September 2021 | Dr. Fred Jones
“Nightmare at the Lorraine Motel”
Featured Speaker – Contributing Author, Dr. Fred Jones
This book is a collaboration of different authors looking at Dr. Martin Luther King from the perspective of not so much the “Dream”, but the “Nightmare of America” from the thought process of Dr. King’s last night on earth, April 3rd. Dr. Jones writes a chapter on Politics that looks at the Montgomery Bus Boycott in 1955 which was Dr. King’s first entrance into the mainstream fight of the Civil Rights movement.

October 2021 | Dale Long
Mr. Dale Long is one of few remaining survivors of the 1963 bombing of the Sixteenth Street Baptist Church where four of his friends were tragically killed and twenty-seven people were injured. Mr. Long and his late brother escaped unscathed.
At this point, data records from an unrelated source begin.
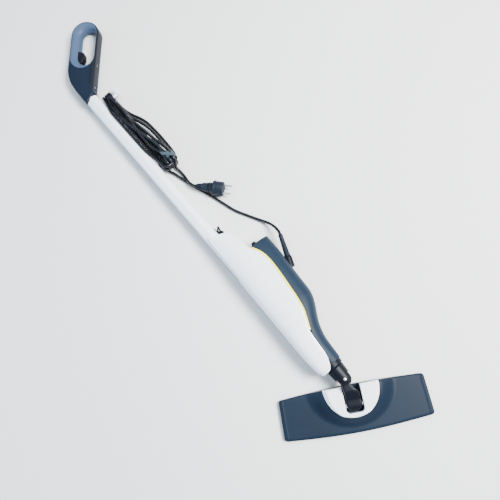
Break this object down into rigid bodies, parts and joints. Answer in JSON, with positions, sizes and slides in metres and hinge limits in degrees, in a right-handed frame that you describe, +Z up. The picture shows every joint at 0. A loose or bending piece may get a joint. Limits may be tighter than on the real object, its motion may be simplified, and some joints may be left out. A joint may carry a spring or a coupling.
{
  "type": "steam mop",
  "caption": "Upright electric steam mop without its tank, lying on its side: looped trigger handle, ridged tube, boiler casing, tied mains lead and jointed wide flat head.",
  "frame": {"origin": "middle of the flat sole of the mop head, on the floor", "axes": "+X along the head's long side, +Y from the head's front edge to its back edge, where the handle end lies, +Z up out of the floor"},
  "size_m": [0.6629, 1.1001, 0.0779],
  "materials": {
    "white_gloss": "gloss",
    "slate_plastic": "fine satin texture",
    "grip_grey": "soft satin",
    "black_plastic": "satin",
    "yellow_plastic": "satin",
    "steel": "brushed",
    "cord_rubber": "matt",
    "seal_rubber": "matt",
    "pad_fabric": "hook pile",
    "board": "solder mask",
    "strap_fabric": "woven"
  },
  "bodies": {
    "head": {"head_plate": "slate_plastic", "head_cover": "white_gloss", "sole_plate": "black_plastic", "hook_pad_left": "pad_fabric", "hook_pad_right": "pad_fabric", "steam_channel": "black_plastic", "head_screw_1": "steel", "head_screw_2": "steel", "head_screw_3": "steel", "head_screw_4": "steel", "front_lip": "seal_rubber", "back_lip": "seal_rubber", "pitch_axle": "steel"},
    "knuckle": {"knuckle": "black_plastic"},
    "neck": {"neck_sleeve": "black_plastic", "steer_pin": "steel", "swivel_clip": "steel"},
    "body": {"front_shell": "white_gloss", "rear_housing": "slate_plastic", "trim_strip_left": "yellow_plastic", "trim_strip_right": "yellow_plastic", "housing_screw_1": "steel", "housing_screw_2": "steel", "tube": "white_gloss", "latch_bracket": "black_plastic", "latch_pin": "steel", "cord_hook_base": "white_gloss", "strain_relief": "slate_plastic", "relief_gland": "black_plastic", "boiler": "steel", "thermostat": "steel", "pump": "black_plastic", "circuit_board": "board", "boiler_hose": "seal_rubber", "water_hose": "seal_rubber", "steam_pipe": "steel", "tank_inlet": "black_plastic", "inlet_seal": "seal_rubber", "handle_front_shell": "slate_plastic", "handle_back_shell": "slate_plastic", "handle_screw_1": "steel", "handle_screw_2": "steel", "handle_grip_insert": "grip_grey", "trigger_pin": "steel", "trigger_spring": "steel", "steam_switch": "black_plastic", "switch_wire": "seal_rubber", "neck_collar": "black_plastic", "cord_lead": "cord_rubber", "cord_hank": "cord_rubber", "hank_strap": "strap_fabric", "cord_tail": "cord_rubber", "plug_body": "cord_rubber", "plug_pin_1": "steel", "plug_pin_2": "steel"},
    "trigger": {"trigger": "black_plastic"},
    "latch": {"tank_latch": "black_plastic"},
    "hook": {"cord_hook_upper": "white_gloss"}
  },
  "joints": [
    {"name": "head_pitch", "type": "hinge", "parent": "head", "child": "knuckle", "pos_m": [0, 0.008, 0.026], "axis": [1, 0, 0], "range_deg": [0, 85]},
    {"name": "head_steer", "type": "hinge", "parent": "knuckle", "child": "neck", "pos_m": [-0.0087, 0.06318, 0.04445], "axis": [-0.0125, 0.0222, 0.9997], "range_deg": [-89.3, 30.7]},
    {"name": "neck_swivel", "type": "hinge", "parent": "neck", "child": "body", "pos_m": [-0.02533, 0.09282, 0.04358], "axis": [-0.4892, 0.8718, -0.0255], "range_deg": [0, 180]},
    {"name": "trigger_press", "type": "hinge", "parent": "body", "child": "trigger", "pos_m": [-0.48581, 0.94149, 0.01897], "axis": [-0.0125, 0.0222, 0.9997], "range_deg": [0, 8], "stiffness_Nm_per_rad": 0.6, "springref_deg": -2.86},
    {"name": "tank_latch_press", "type": "hinge", "parent": "body", "child": "latch", "pos_m": [-0.20704, 0.42989, 0.03382], "axis": [-0.0125, 0.0222, 0.9997], "range_deg": [0, 12], "stiffness_Nm_per_rad": 0.2, "springref_deg": -2.86},
    {"name": "cord_hook_turn", "type": "hinge", "parent": "body", "child": "hook", "pos_m": [-0.41243, 0.82245, 0.02254], "axis": [0.8721, 0.4894, 0], "range_deg": [0, 180]}
  ]
}
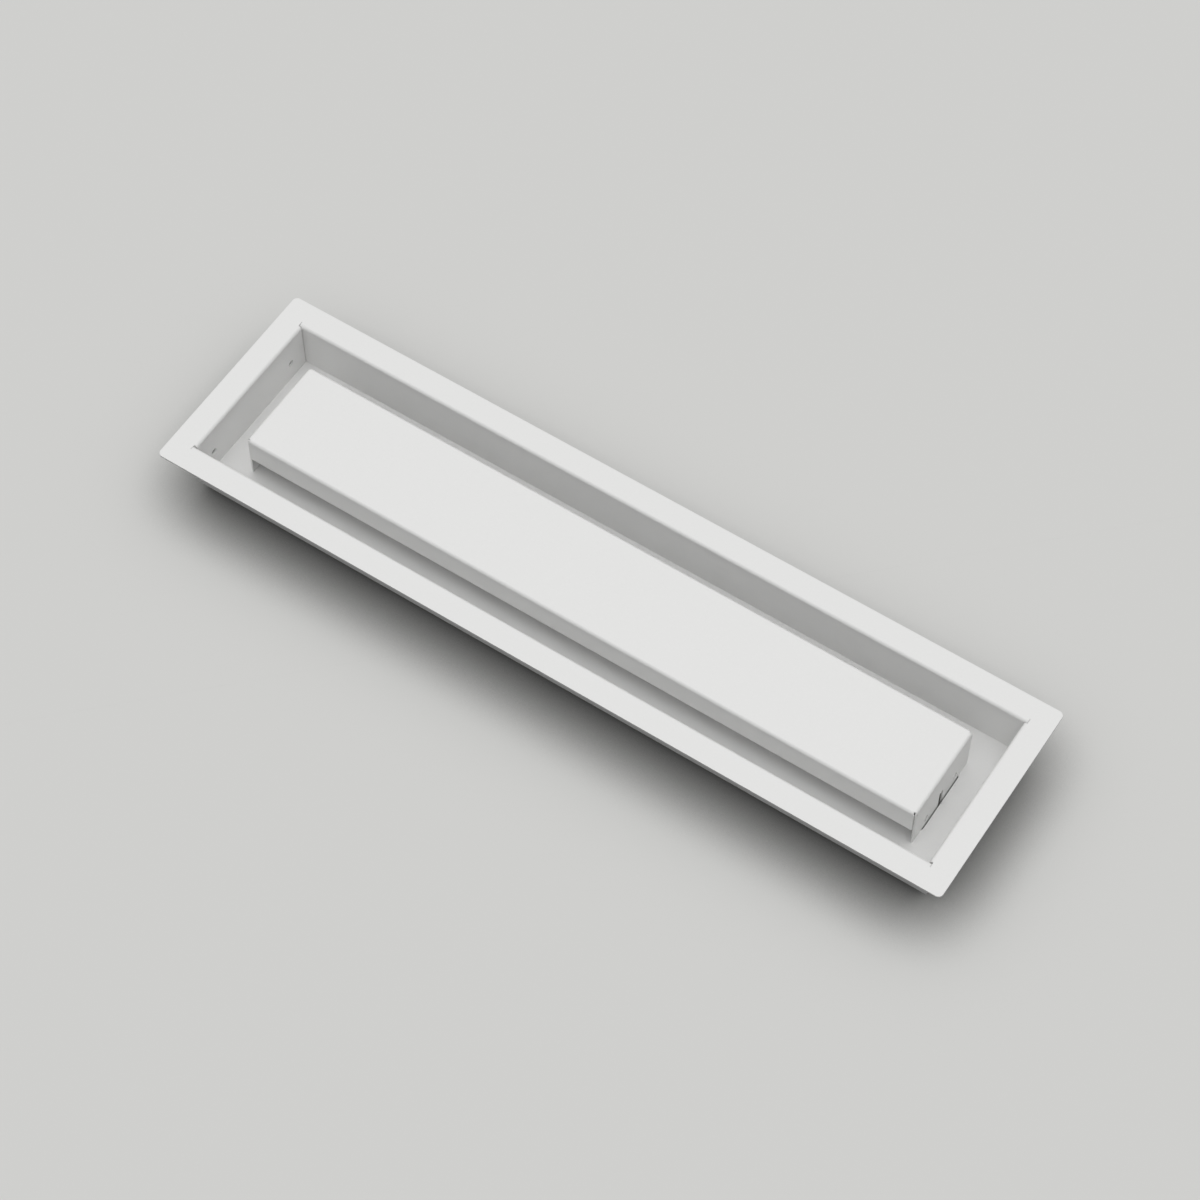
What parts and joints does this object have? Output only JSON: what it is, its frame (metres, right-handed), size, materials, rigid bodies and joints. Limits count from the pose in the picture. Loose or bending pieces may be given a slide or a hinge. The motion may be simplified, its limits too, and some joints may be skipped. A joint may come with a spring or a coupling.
{
  "type": "recessed wall vent cover",
  "caption": "Recessed rectangular wall vent cover: flanged tray with an air opening behind a raised cover, air passing round its edges.",
  "frame": {"origin": "middle of the base, level with the tips of the cover's tongues", "axes": "+X along the cover's length, +Y across it, +Z out of the wall towards the room"},
  "size_m": [0.5, 0.13, 0.0395],
  "materials": {
    "powder_coat": "matt white powder coat"
  },
  "bodies": {
    "root": {"frame": "powder_coat", "back_plate": "powder_coat", "cover": "powder_coat"}
  },
  "joints": []
}
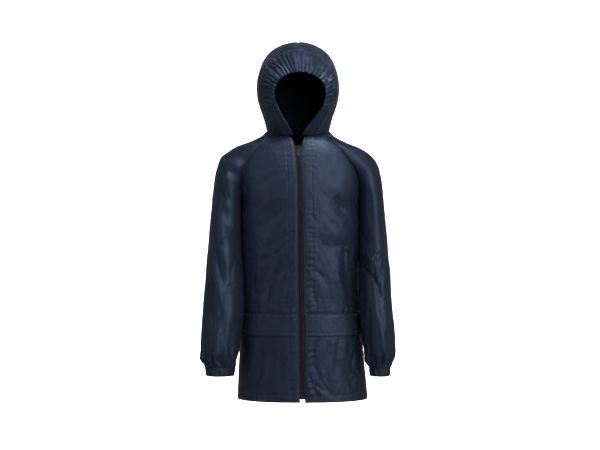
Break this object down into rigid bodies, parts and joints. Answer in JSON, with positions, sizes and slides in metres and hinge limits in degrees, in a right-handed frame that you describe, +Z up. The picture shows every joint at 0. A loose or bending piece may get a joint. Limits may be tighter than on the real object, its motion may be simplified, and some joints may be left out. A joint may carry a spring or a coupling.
{
  "type": "kids raincoat",
  "caption": "Hooded, zip-fronted child's raincoat in coated nylon, with raglan sleeves, gathered cuffs, a gathered face opening and waist pocket flaps.",
  "frame": {"origin": "middle of the neck, level with the front end of the neck seam, where the wearer's shoulders below it carry the coat", "axes": "+Z up, -Y the front, +X the wearer's left"},
  "size_m": [0.401, 0.2077, 0.7462],
  "materials": {
    "coated_nylon": "dark navy coated nylon with a soft sheen",
    "zip_tape": "matt black woven polyester tape",
    "zip_teeth": "black moulded plastic",
    "zip_metal": "dark grey enamelled metal"
  },
  "bodies": {
    "coat": {"front_left": "coated_nylon", "front_right": "coated_nylon", "back": "coated_nylon", "flap_left": "coated_nylon", "flap_right": "coated_nylon", "sleeve_left": "coated_nylon", "sleeve_right": "coated_nylon", "hood_left": "coated_nylon", "hood_right": "coated_nylon", "hood_band": "coated_nylon", "zip_tape_left": "zip_tape", "zip_tape_right": "zip_tape", "zip_chain": "zip_teeth", "zip_box": "zip_teeth", "zip_slider": "zip_metal"},
    "pull_tab": {"pull_tab": "zip_metal"}
  },
  "joints": [
    {"name": "pull_tab_swing", "type": "hinge", "parent": "coat", "child": "pull_tab", "pos_m": [0.00086, -0.07612, -0.02072], "axis": [-1, 0, 0], "range_deg": [0, 180]}
  ]
}
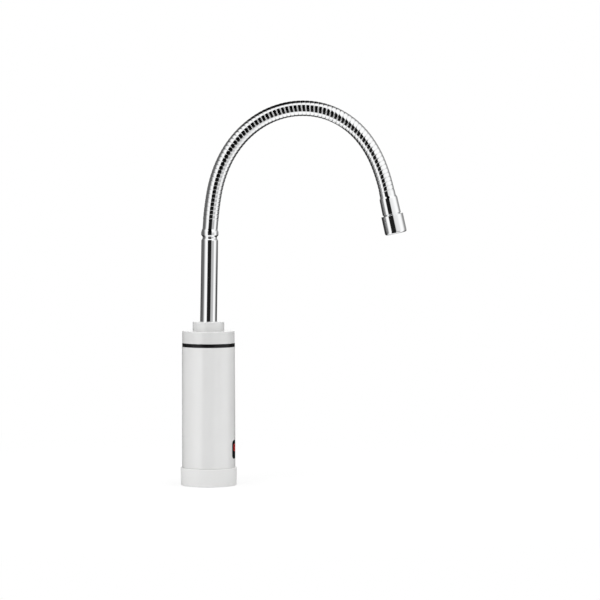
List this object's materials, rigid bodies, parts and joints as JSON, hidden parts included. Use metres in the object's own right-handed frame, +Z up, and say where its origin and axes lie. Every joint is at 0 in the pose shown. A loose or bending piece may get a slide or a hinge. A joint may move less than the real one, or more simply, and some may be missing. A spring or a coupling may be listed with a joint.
{
  "type": "electric instant water heater tap",
  "caption": "Deck tap with a round instant-heater column, side lever, digital display, swivelling spout tube and bendable ribbed neck with an aerator.",
  "frame": {"origin": "centre of the foot's underside, at the mouth of the threaded inlet socket", "axes": "+Z up, +X towards the nozzle and the display, +Y towards the lever"},
  "size_m": [0.2554, 0.0781, 0.4337],
  "materials": {
    "white_plastic": "gloss",
    "black_plastic": "gloss",
    "display_black": "gloss",
    "display_red": "satin",
    "chrome_tube": "polished",
    "chrome_hose": "polished",
    "brass": "satin",
    "steel": "satin",
    "rubber": "matte",
    "ceramic": "matte",
    "inner_plastic": "matte",
    "board_green": "satin"
  },
  "bodies": {
    "root": {"base_plate": "steel", "base_screws": "steel", "body_shell": "white_plastic", "bush_screws": "steel", "cable_gland": "black_plastic", "chamber_lid": "steel", "chamber_seal": "rubber", "chassis": "inner_plastic", "control_board": "board_green", "display_module": "display_red", "display_window": "display_black", "element_terminals": "brass", "feed_pipe": "steel", "flow_diaphragm": "rubber", "flow_switch_cover": "inner_plastic", "foot_gasket": "rubber", "foot_ring": "white_plastic", "handle_bonnet": "chrome_tube", "heating_chamber": "steel", "heating_element": "steel", "inlet_filter": "steel", "inlet_socket": "brass", "inlet_washer": "rubber", "microswitch": "black_plastic", "outlet_pipe": "steel", "socket_nut": "brass", "spout_bush": "brass", "spout_clip": "inner_plastic", "spout_collar": "white_plastic", "thermal_cutout": "inner_plastic", "top_cap": "white_plastic", "trim_ring": "black_plastic", "valve_body": "brass", "valve_cartridge": "brass", "valve_fixed_disc": "ceramic"},
    "spout": {"spout_shank": "brass", "spout_tube": "chrome_tube", "spout_o_rings": "rubber", "hose_sleeve": "chrome_tube"},
    "handle": {"valve_moving_disc": "ceramic", "valve_spindle": "brass", "handle_lever": "white_plastic", "handle_screw": "steel", "handle_cap": "white_plastic"},
    "plunger": {"switch_plunger": "inner_plastic"},
    "neck_01": {"neck_link_01": "chrome_hose"},
    "neck_02": {"neck_link_02": "chrome_hose"},
    "neck_03": {"neck_link_03": "chrome_hose"},
    "neck_04": {"neck_link_04": "chrome_hose"},
    "neck_05": {"neck_link_05": "chrome_hose"},
    "neck_06": {"neck_link_06": "chrome_hose"},
    "neck_07": {"neck_link_07": "chrome_hose"},
    "neck_08": {"neck_link_08": "chrome_hose"},
    "neck_09": {"neck_link_09": "chrome_hose"},
    "nozzle": {"neck_link_10": "chrome_hose", "nozzle_ferrule": "chrome_tube", "nozzle_housing": "chrome_tube", "aerator_washer": "rubber", "aerator_insert": "inner_plastic"}
  },
  "joints": [
    {"name": "spout_swivel", "type": "hinge", "parent": "root", "child": "spout", "pos_m": [0, 0, 0.16], "axis": [0, 0, 1], "continuous": true},
    {"name": "handle_turn", "type": "hinge", "parent": "root", "child": "handle", "pos_m": [0, 0, 0.062], "axis": [0, 1, 0], "range_deg": [-90, 90]},
    {"name": "plunger_travel", "type": "slide", "parent": "root", "child": "plunger", "axis": [0, -1, 0], "range_m": [0, 0.001], "stiffness_N_per_m": 60, "springref_m": -0.001},
    {"name": "neck_bend_01", "type": "hinge", "parent": "spout", "child": "neck_01", "pos_m": [0.00264, 0, 0.29815], "axis": [0, 1, 0], "range_deg": [-6, 6]},
    {"name": "neck_bend_02", "type": "hinge", "parent": "neck_01", "child": "neck_02", "pos_m": [0.00682, 0, 0.33051], "axis": [0, 1, 0], "range_deg": [-6, 6]},
    {"name": "neck_bend_03", "type": "hinge", "parent": "neck_02", "child": "neck_03", "pos_m": [0.01631, 0, 0.36166], "axis": [0, 1, 0], "range_deg": [-6, 6]},
    {"name": "neck_bend_04", "type": "hinge", "parent": "neck_03", "child": "neck_04", "pos_m": [0.03341, 0, 0.38934], "axis": [0, 1, 0], "range_deg": [-6, 6]},
    {"name": "neck_bend_05", "type": "hinge", "parent": "neck_04", "child": "neck_05", "pos_m": [0.05785, 0, 0.41078], "axis": [0, 1, 0], "range_deg": [-6, 6]},
    {"name": "neck_bend_06", "type": "hinge", "parent": "neck_05", "child": "neck_06", "pos_m": [0.08793, 0, 0.42299], "axis": [0, 1, 0], "range_deg": [-6, 6]},
    {"name": "neck_bend_07", "type": "hinge", "parent": "neck_06", "child": "neck_07", "pos_m": [0.12038, 0, 0.42384], "axis": [0, 1, 0], "range_deg": [-6, 6]},
    {"name": "neck_bend_08", "type": "hinge", "parent": "neck_07", "child": "neck_08", "pos_m": [0.15084, 0, 0.41269], "axis": [0, 1, 0], "range_deg": [-6, 6]},
    {"name": "neck_bend_09", "type": "hinge", "parent": "neck_08", "child": "neck_09", "pos_m": [0.17514, 0, 0.39116], "axis": [0, 1, 0], "range_deg": [-6, 6]},
    {"name": "neck_bend_10", "type": "hinge", "parent": "neck_09", "child": "nozzle", "pos_m": [0.19148, 0, 0.36303], "axis": [0, 1, 0], "range_deg": [-6, 6]}
  ],
  "couplings": [
    {"joint": "neck_bend_02", "follows": "neck_bend_01", "ratio": 1},
    {"joint": "neck_bend_03", "follows": "neck_bend_01", "ratio": 1},
    {"joint": "neck_bend_04", "follows": "neck_bend_01", "ratio": 1},
    {"joint": "neck_bend_05", "follows": "neck_bend_01", "ratio": 1},
    {"joint": "neck_bend_06", "follows": "neck_bend_01", "ratio": 1},
    {"joint": "neck_bend_07", "follows": "neck_bend_01", "ratio": 1},
    {"joint": "neck_bend_08", "follows": "neck_bend_01", "ratio": 1},
    {"joint": "neck_bend_09", "follows": "neck_bend_01", "ratio": 1},
    {"joint": "neck_bend_10", "follows": "neck_bend_01", "ratio": 1}
  ]
}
We took an hour to “walk in his shoes” as he shared his story of that painful day in history.
November 2021 | Captain Richard G. Stewart, Jr., JAGC US Navy (Ret)
In honor of our military veterans, we highlighted the accomplishments and shared in the story of Captain Richard G. Stewart, Jr., Esquire. Captain Stewart grew up during Jim Crow in Shreveport, LA, and attended segregated schools. A career military officer, he has 24 years of service in the United States Navy and was the first African-American to command a Naval Legal Service officer and reach captain rank in the Navy Judge Advocate General’s (JAG) Corp in 1991.